Once back in Domodedovo Airport in Moscow, we gathered all our gear and did our best to find a cheap motel for the night before we took a cab downtown to our reserved apartment for three nights. However, a cheap motel does not exist in Moscow. Typical 3-star hotel rates for a double bed room are around $700-$800 per night! We had our Fodor’s guide book that said rooms were more like $200-$300 per night but then we looked and saw when it was published – 1995. Whoops! Fortunately, we found a nice gentleman who spoke decent english to help us and he organized hotel rooms for us about halfway into the city for $300 per night. We booked it and spent an extraordinary amount of money on a van to get to the hotel. Once at the hotel, Derek forgot he left his passport at the airport, but we quickly got on the phone and the receptionist found it and sent it to him on the next shuttle and amazingly Derek got it back! Also, we tried to see if we could get our apartment a night early but apparently they had lost our reservation. Fortunately, they had another apartment available for the same nights we had reserved. Jeez…russian efficiency, right! We quickly got cabs the next morning to take us downtown to the apartment on Tverskaya Street, essentially Moscow’s Times Square and a 10 minute walk to the Kremlin and Red Square. Kristine and I were in one cab and Rob and Derek in another, since all our gear couldn’t fit in one cab, and Derek was the one who had our apartment address. The traffic was horrendous and it took us an hour and a half to get into downtown. We passed endless seas of dilapidated apartment buildings on the outskirts of Moscow. Our cabbie dropped us off on Tverskaya Street apparently at our apartment but we didn’t know any better and Rob and Derek hadn’t yet arrived. The scary thing was we had no way to get in touch with them (cell phones obviously did not work). If their cabbie dropped them somewhere else, we could have never seen them again. Fortunately, they showed up after 15 minuntes or so and we realized we should never split up again. However, we got to the apartment and what a deal it was! A kitchen, bathroom, bedroom, and living room with pull out sofa and a fantastic balcony overlooking Tverskaya Street from 6 stories up for around $60 each a night! Not bad for downtown Moscow.

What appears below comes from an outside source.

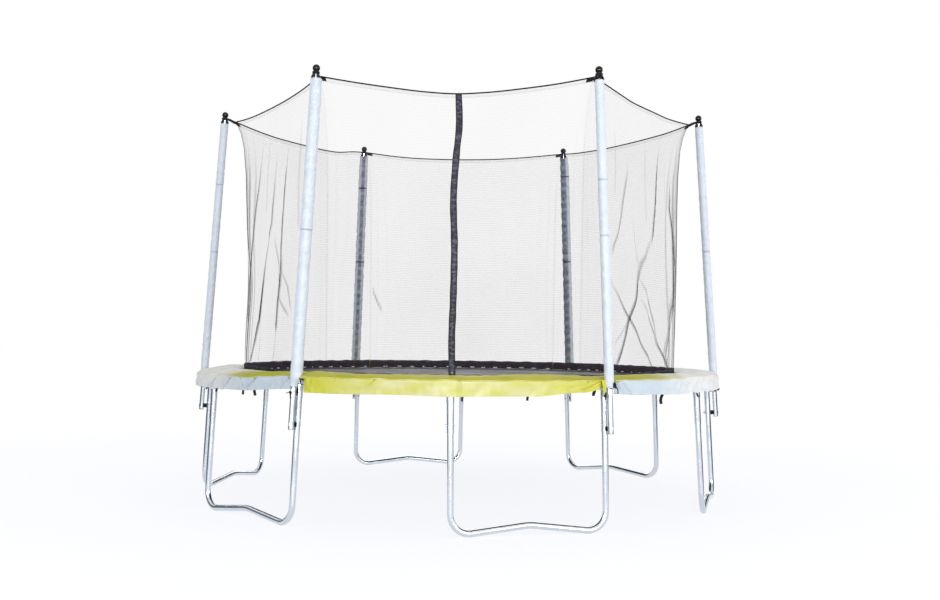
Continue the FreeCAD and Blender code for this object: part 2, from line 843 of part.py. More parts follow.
def build():
    os.makedirs("parts", exist_ok=True)
    upright_angles = [first_leg_angle - half_pitch + tube_step * i for i in range(ring_tube_count)]
    for i, angle in enumerate(upright_angles):
        save("ring_tube_%02d" % (i + 1), [ring_tube(angle)])
    for k in range(leg_count):
        save("leg_base_%d" % (k + 1), [leg_base(first_leg_angle + leg_step * k)])
        save("pole_lower_%d" % (k + 1), [pole_lower(pole_angles[k])])
        save("pole_upper_%d" % (k + 1), [pole_upper(pole_angles[k])])
    save("leg_risers", [leg_riser(angle) for angle in upright_angles])
    save("pole_sleeves", [pole_sleeve(angle) for angle in pole_angles])
    save("pole_end_plugs", [pole_plug(angle) for angle in pole_angles])
    cap = pole_cap()
    save("pole_caps", [on_pole(cap, angle, sleeve_top) for angle in pole_angles])

    clamp_length = socket_radius + pole_offset + pole_radius
    clamp_bolt = bolt(clamp_bolt_radius, clamp_head_radius, clamp_length + clamp_bolt_radius)
    leg_screw = bolt(leg_screw_radius, leg_screw_head_radius, 2 * riser_radius + leg_screw_radius)
    clamp_nut = nut(clamp_bolt_radius)
    leg_nut = nut(leg_screw_radius)
    clamps = [(angle, height) for angle in pole_angles for height in clamp_heights]
    bolts = [clamp_fastener(angle, height, clamp_bolt, False) for angle, height in clamps]
    nuts = [clamp_fastener(angle, height, clamp_nut, True) for angle, height in clamps]
    bolts += [screw_fastener(angle, leg_screw, True) for angle in upright_angles]
    nuts += [screw_fastener(angle, leg_nut, False) for angle in upright_angles]
    save("frame_bolts", bolts)
    save("frame_nuts", nuts)
    save("clamp_spacers", [clamp_spacer(angle, height) for angle, height in clamps])

    hems = []
    bands = []
    for k, (mid_angle, sag, fold) in enumerate(net_panels):
        save("net_panel_%d" % (k + 1), [net_panel(mid_angle, sag, fold)])
        hems += net_hem(mid_angle, sag, fold)
        bands += net_band(mid_angle)
        save("pad_section_%d" % (k + 1), [pad_section(mid_angle)])
    save("net_top_hem", hems)
    save("net_bottom_band", bands)
    save("net_bed_ties", net_ties())
    save("net_corner_straps", [corner_strap(angle) for angle in pole_angles])
    save("zip_tape", [zip_tape()])
    save("zip_slider", [zip_slider()])
    save("zip_pull", [zip_pull()])
    save("pad_straps", [pad_strap(angle) for angle in pad_strap_angles])
    save("bed_mat", [bed_mat()])
    save("bed_v_rings", all_round(v_ring()))
    save("springs", all_round(spring()))


build()
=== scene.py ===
"""The looks of a round garden trampoline with a net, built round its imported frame. Metres, +Z up, front at -Y."""

import json
import math

import bpy
import numpy as np
from mathutils import Matrix, Vector


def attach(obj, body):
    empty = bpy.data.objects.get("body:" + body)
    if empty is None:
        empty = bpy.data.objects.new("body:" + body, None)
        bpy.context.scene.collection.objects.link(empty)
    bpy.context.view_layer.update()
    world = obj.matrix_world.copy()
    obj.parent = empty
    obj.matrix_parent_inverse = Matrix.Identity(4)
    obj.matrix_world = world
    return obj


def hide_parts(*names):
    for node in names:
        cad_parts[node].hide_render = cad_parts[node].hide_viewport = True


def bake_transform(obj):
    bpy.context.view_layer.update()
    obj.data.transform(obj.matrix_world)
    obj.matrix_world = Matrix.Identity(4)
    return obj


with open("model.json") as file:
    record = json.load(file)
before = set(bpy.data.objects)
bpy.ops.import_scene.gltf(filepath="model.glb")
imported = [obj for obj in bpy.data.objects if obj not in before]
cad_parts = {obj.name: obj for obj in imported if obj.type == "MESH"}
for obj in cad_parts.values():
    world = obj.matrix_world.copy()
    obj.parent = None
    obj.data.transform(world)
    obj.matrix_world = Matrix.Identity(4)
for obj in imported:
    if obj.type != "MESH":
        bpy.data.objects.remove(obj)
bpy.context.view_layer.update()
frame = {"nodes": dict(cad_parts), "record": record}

# Sizes that the frame is made to, in metres and degrees
RING_RADIUS = 1.8
RING_HEIGHT = 0.85
LEG_LEAN = math.radians(3.0)
POLE_OFFSET = 0.055
POLE_OFFSET_HEIGHT = 0.7
HALF_LEG = 15.0
HALF_SECTOR = 30.0
POLES = [-60.0 + 60.0 * k for k in range(6)]
SECTIONS = [-90.0 + 60.0 * k for k in range(6)]
POLE_LEANS = [(3.5, -0.2), (3.5, 0.0), (3.5, 0.4), (3.5, 0.0), (3.5, 0.0), (3.8, 0.55)]
SLEEVE_TOP = 2.678
SLEEVE_RADIUS = 0.0282
NET_BOTTOM = 0.868
NET_TOP = 2.690
NET_MIDDLE = (1.500, 1.436)
NET_CORNERS = [
    (0.868, 1.548), (0.92, 1.5488), (1.4, 1.556), (2.0, 1.566), (2.3, 1.577), (2.5, 1.597), (2.6, 1.620), (2.67, 1.650),
    (2.70, 1.668), (2.72, 1.679),
]
HALF_PANEL = 0.78
HEM_HEIGHT = 0.027
BAND_LOW = 0.857
BAND_TOP, BAND_TOP_FRONT = 0.9185, 0.904
ZIP_TOP = 2.6
ZIP_LEAN = math.atan((NET_MIDDLE[0] - NET_MIDDLE[1]) / (NET_TOP - NET_BOTTOM))
ZIP_TIP = math.radians(0.92)
SLIDER_START, SLIDER_END = 0.04, 1.54
PAD_INNER = 1.567
PAD_SHOULDER = 1.79
PAD_OUTER = 1.847
PAD_UNDERSIDE = 0.8735
RIM_HEIGHT = 0.8852
PAD_NOTCH = (1.812, 0.036)
SKIRT_BOTTOM = 0.795
SKIRT_DROP = 0.09
SPRING_COUNT = 72
SPRING_ENDS = (1.632, 1.768)
WIRE_RADIUS = 0.0018
UP = np.array([0, 0, 1.0])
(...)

Our time in Moscow was fantastic despite our first meal in Moscow being at McDonalds! Rob wanted McDonalds while the rest of us wanted something else, but we figured we shouldn’t split up so we all went int McDonalds. Once we smelled the delicious burgers, there was no turning back. Kristine and I ate McDonlads for the first time in 10 yrs! We walked 10 miles the 2nd day in Moscow touring everything from Arbat Street to Gorky Park. We visited museums and cathedrals and bought the required Russian KGB hats, something I’ve always wanted and I couldn’t help but buying several of them. We tried to visit the Kremlin on Thursday, June 12, but it was closed because it was Russian Independence Day, also known as Rob’s 30th bday. So, for his birthday, Rob really wanted to hit up the Russian bathhouses and so we did. There was a mens and womens bathhouse, so Kristine had to go in by herself. We spent 3 hrs in our towels, drinking good russian beer, sweating in the very hot saunas, and dunking ourselves in cold baths. It was as if we were in the movie “Eastern Promises”. We were the only americans and everyone else was your typical, burly russian. Kristine met a nice group of russian ladies and they took her under her wing. We had a great time and came out feeling fantastic and relaxed. We then made dinner back at the apartment and went down to Red Square and celebrated Rob’s 30th bday and Russian Independence Day…Rob and Derek actually sneaked into Red Square to get a glimpse of the festivities by shouting “Ruskia!” and following the russian mob into the Square. Kristine got her picture taken with the russian miitia and we spent the night drinking beers on the street, eating sushi at midnight, and dancing at a techno club until 3am. Unfortunately, Kristine and my flight out was at 6am and so we really didn’t sleep a wink before the cab picked us up and took us to the airport at 4am. One thing I’ll never do again is party and stay up all night before traveling 16 hrs on aiplanes halfway around the world. We finally arrived back in Boston and Kristine’s parents were nice enough to pick us up and drive us to their new house on the coast of Maine, 4 hrs north of Boston. Our time relaxing and catching up on our sleep in Maine was much needed and we had a great time with Kristine’s parents. Rob and Derek stayed in Moscow an extra two days and visited St. Basil’s Cathedral and the Kremlin and then flew back to the states.
All in all a great trip with great friends and my girlfriend on another 7 summit and in a city I’ve always wanted to visit. On the flights back to Colorado, Kristine and I were already brainstorming the possibility of Everest and climbing all 7 summits together.